-------- Source data --------

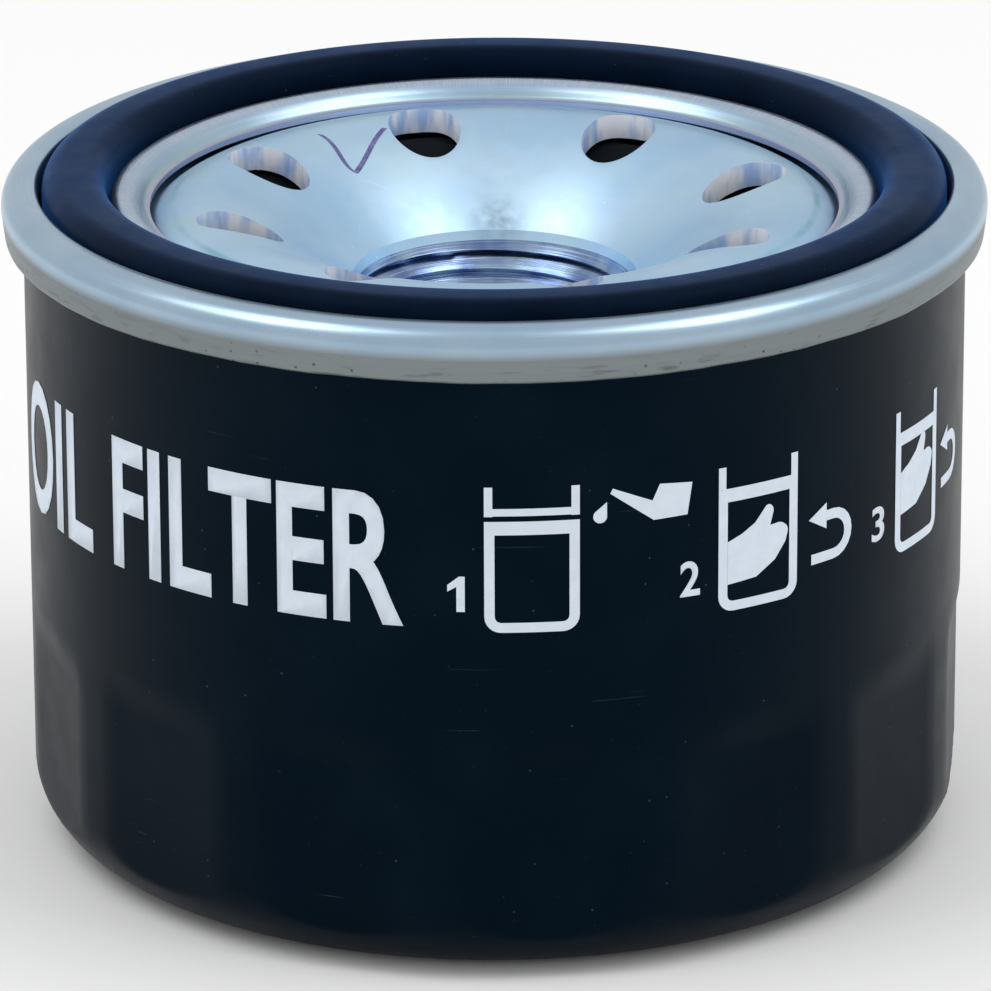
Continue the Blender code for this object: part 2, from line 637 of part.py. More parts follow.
def build_coil(name, coil_radius, wire, turns, bottom, top):
    """Compression spring between two heights, wound evenly on the axis."""
    points = []
    steps = int(round(turns * WIRE_POINTS))
    low = bottom + wire / 2
    rise = top - bottom - wire
    for i in range(steps + 1):
        angle = math.tau * turns * i / steps
        height = low + rise * i / steps
        points.append((coil_radius * math.cos(angle), coil_radius * math.sin(angle), height))
    curve = bpy.data.curves.new(name, "CURVE")
    curve.dimensions = "3D"
    curve.bevel_depth = wire / 2
    curve.bevel_resolution = 2
    curve.use_fill_caps = True
    spline = curve.splines.new("POLY")
    spline.points.add(len(points) - 1)
    for target, point in zip(spline.points, points):
        target.co = (*point, 1.0)
    curve.materials.append(MATERIALS["spring_steel"])
    obj = bpy.data.objects.new(name, curve)
    PARTS.objects.link(obj)


clear_scene()
PARTS = make_collection("oil_filter")
CUTTERS = make_collection("cutters")
MATERIALS = {name: make_material(name) for name in COLORS}

build_can()
build_lid()
build_compound()
build_plate()
build_gasket()
build_drain_valve()
build_upper_cap()
build_lower_cap()
build_adhesive("upper_adhesive", UPPER_CAP_FACE - FIT - ADHESIVE_DEPTH)
build_adhesive("lower_adhesive", LOWER_CAP_FACE + FIT)
build_media()
build_clip()
build_tube()
build_cage()
build_valve_plate()
build_seal()
build_coil("bypass_spring", BYPASS_COIL_RADIUS, BYPASS_WIRE, BYPASS_TURNS,
           VALVE_TOP + FIT, CAGE_TOP - CAGE_SHEET - FIT)
build_coil("element_spring", SPRING_COIL_RADIUS, SPRING_WIRE, SPRING_TURNS,
           PANEL_INSIDE + FIT, PANEL_INSIDE + FIT + SPRING_HEIGHT)
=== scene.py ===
"""Spin-on oil filter: the finished look of every piece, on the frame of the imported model.

The filter stands on its closed end, with the threaded end up and the axis along +Z. Lengths are
in millimetres times MM.
"""

import math

import bmesh
import bpy
from mathutils import Matrix, Vector, noise
from mathutils.geometry import interpolate_bezier


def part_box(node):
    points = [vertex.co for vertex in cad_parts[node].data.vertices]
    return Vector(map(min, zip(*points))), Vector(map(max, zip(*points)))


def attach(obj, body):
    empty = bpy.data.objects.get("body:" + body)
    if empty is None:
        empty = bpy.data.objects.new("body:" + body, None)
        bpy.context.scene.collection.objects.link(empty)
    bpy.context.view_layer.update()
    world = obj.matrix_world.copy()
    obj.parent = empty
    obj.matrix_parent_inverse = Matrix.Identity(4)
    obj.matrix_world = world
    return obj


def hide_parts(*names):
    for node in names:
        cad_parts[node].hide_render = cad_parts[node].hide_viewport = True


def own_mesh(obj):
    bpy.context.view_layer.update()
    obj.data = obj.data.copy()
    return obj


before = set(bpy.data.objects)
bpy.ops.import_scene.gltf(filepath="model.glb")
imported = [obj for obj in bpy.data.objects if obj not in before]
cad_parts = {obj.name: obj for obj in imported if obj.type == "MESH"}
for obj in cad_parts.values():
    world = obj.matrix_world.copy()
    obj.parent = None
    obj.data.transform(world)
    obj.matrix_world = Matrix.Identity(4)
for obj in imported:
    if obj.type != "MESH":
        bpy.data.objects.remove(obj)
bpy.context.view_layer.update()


# ---------------------------------------------------------------------------------------------
# Can
# A cup deep-drawn from 0.42 mm sheet steel and stoved in satin black. Fourteen wrench flats are
# pressed into the lower wall, and the top edge is flanged outwards to be rolled into the seam.

MM = 0.001
CAN_RADIUS = 38.0 * MM
CAN_SHEET = 0.42 * MM
FLATS = 14
FLAT_DEPTH = 0.55 * MM
FLAT_TOP = 17.0 * MM
FLAT_RUNOUT = 4.0 * MM
PAINT_BLACK = (0.0012, 0.0036, 0.0075, 1)
PAINT_RUBBED = (0.0022, 0.0056, 0.0105, 1)
DUST = (0.16, 0.20, 0.24, 1)


def profile_line(shape, corners, closed):
    """Wire profile in the XZ plane. A corner is its radius, height and rounding, in mm."""
    points = [shape.verts.new((r * MM, 0.0, z * MM)) for r, z, rounding in corners]
    for here, there in zip(points, points[1:]):
        shape.edges.new((here, there))
    if closed:
        shape.edges.new((points[-1], points[0]))
    for point, (r, z, rounding) in zip(points, corners):
        if rounding:
            bmesh.ops.bevel(shape, geom=[point], offset=rounding * MM, offset_type="OFFSET",
                            affect="VERTICES", segments=max(3, int(rounding * 5)), profile=0.5,
                            material=-1)


def turn(shape, steps):
    """Turn the whole wire about the axis and close its seam and poles."""
    bmesh.ops.spin(shape, geom=shape.verts[:] + shape.edges[:], cent=(0, 0, 0), axis=(0, 0, 1),
                   angle=math.tau, steps=steps, use_merge=True)
    bmesh.ops.remove_doubles(shape, verts=shape.verts[:], dist=0.00001 * MM)
    bmesh.ops.recalc_face_normals(shape, faces=shape.faces[:])


def crease(shape, degrees=35.0):
    """Smooth faces, with hard lines only where the surface really turns."""
    for face in shape.faces:
        face.smooth = True
    for edge in shape.edges:
        edge.smooth = edge.is_manifold and edge.calc_face_angle(0.0) < math.radians(degrees)


def make_piece(name, shape, finish):
    """Mesh object from a finished shape."""
    mesh = bpy.data.meshes.new(name)
    shape.to_mesh(mesh)
    shape.free()
    mesh.materials.append(finish)
    piece = bpy.data.objects.new(name, mesh)
    bpy.context.scene.collection.objects.link(piece)
    return piece


def turned_piece(name, corners, closed, steps, finish, hard=35.0):
    """Piece turned from a profile, with its hard lines kept."""
    shape = bmesh.new()
    profile_line(shape, corners, closed)
    turn(shape, steps)
    crease(shape, hard)
    return make_piece(name, shape, finish)


def thicken(piece, sheet):
    """Give a surface the thickness of its sheet, on its inner side."""
    wall = piece.modifiers.new("sheet", "SOLIDIFY")
    wall.thickness = sheet
    wall.offset = -1.0
    wall.use_even_offset = True


def stands_for(piece, node, body):
    """The piece takes the place of a node of the frame and moves with its body."""
    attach(piece, body)
    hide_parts(node)


def start_finish(name, metallic):
    """New material, its shader, and the piece's own coordinates."""
    material = bpy.data.materials.new(name)
    material.use_nodes = True
    tree = material.node_tree
    shader = tree.nodes["Principled BSDF"]
    shader.inputs["Metallic"].default_value = metallic
    place = tree.nodes.new("ShaderNodeTexCoord").outputs["Object"]
    return material, shader, place


def grain(place, size, detail=2.0, stretch=(1, 1, 1)):
    """Noise from 0 to 1 with blotches about one size across, drawn out by the stretch."""
    tree = place.id_data
    mapping = tree.nodes.new("ShaderNodeMapping")
    mapping.inputs["Scale"].default_value = [1.0 / (size * s) for s in stretch]
    tree.links.new(place, mapping.inputs["Vector"])
    texture = tree.nodes.new("ShaderNodeTexNoise")
    texture.inputs["Scale"].default_value = 1.0
    texture.inputs["Detail"].default_value = detail
    tree.links.new(mapping.outputs["Vector"], texture.inputs["Vector"])
    return texture.outputs["Fac"]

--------

#### [Instructions to follow]
Quote exactly the lines running from the line with "clear_scene()" through the line with "obj.data = obj.data.copy()", both ends included, and nothing more.

#### [Response]
clear_scene()
PARTS = make_collection("oil_filter")
CUTTERS = make_collection("cutters")
MATERIALS = {name: make_material(name) for name in COLORS}

build_can()
build_lid()
build_compound()
build_plate()
build_gasket()
build_drain_valve()
build_upper_cap()
build_lower_cap()
build_adhesive("upper_adhesive", UPPER_CAP_FACE - FIT - ADHESIVE_DEPTH)
build_adhesive("lower_adhesive", LOWER_CAP_FACE + FIT)
build_media()
build_clip()
build_tube()
build_cage()
build_valve_plate()
build_seal()
build_coil("bypass_spring", BYPASS_COIL_RADIUS, BYPASS_WIRE, BYPASS_TURNS,
           VALVE_TOP + FIT, CAGE_TOP - CAGE_SHEET - FIT)
build_coil("element_spring", SPRING_COIL_RADIUS, SPRING_WIRE, SPRING_TURNS,
           PANEL_INSIDE + FIT, PANEL_INSIDE + FIT + SPRING_HEIGHT)
=== scene.py ===
"""Spin-on oil filter: the finished look of every piece, on the frame of the imported model.

The filter stands on its closed end, with the threaded end up and the axis along +Z. Lengths are
in millimetres times MM.
"""

import math

import bmesh
import bpy
from mathutils import Matrix, Vector, noise
from mathutils.geometry import interpolate_bezier


def part_box(node):
    points = [vertex.co for vertex in cad_parts[node].data.vertices]
    return Vector(map(min, zip(*points))), Vector(map(max, zip(*points)))


def attach(obj, body):
    empty = bpy.data.objects.get("body:" + body)
    if empty is None:
        empty = bpy.data.objects.new("body:" + body, None)
        bpy.context.scene.collection.objects.link(empty)
    bpy.context.view_layer.update()
    world = obj.matrix_world.copy()
    obj.parent = empty
    obj.matrix_parent_inverse = Matrix.Identity(4)
    obj.matrix_world = world
    return obj


def hide_parts(*names):
    for node in names:
        cad_parts[node].hide_render = cad_parts[node].hide_viewport = True


def own_mesh(obj):
    bpy.context.view_layer.update()
    obj.data = obj.data.copy()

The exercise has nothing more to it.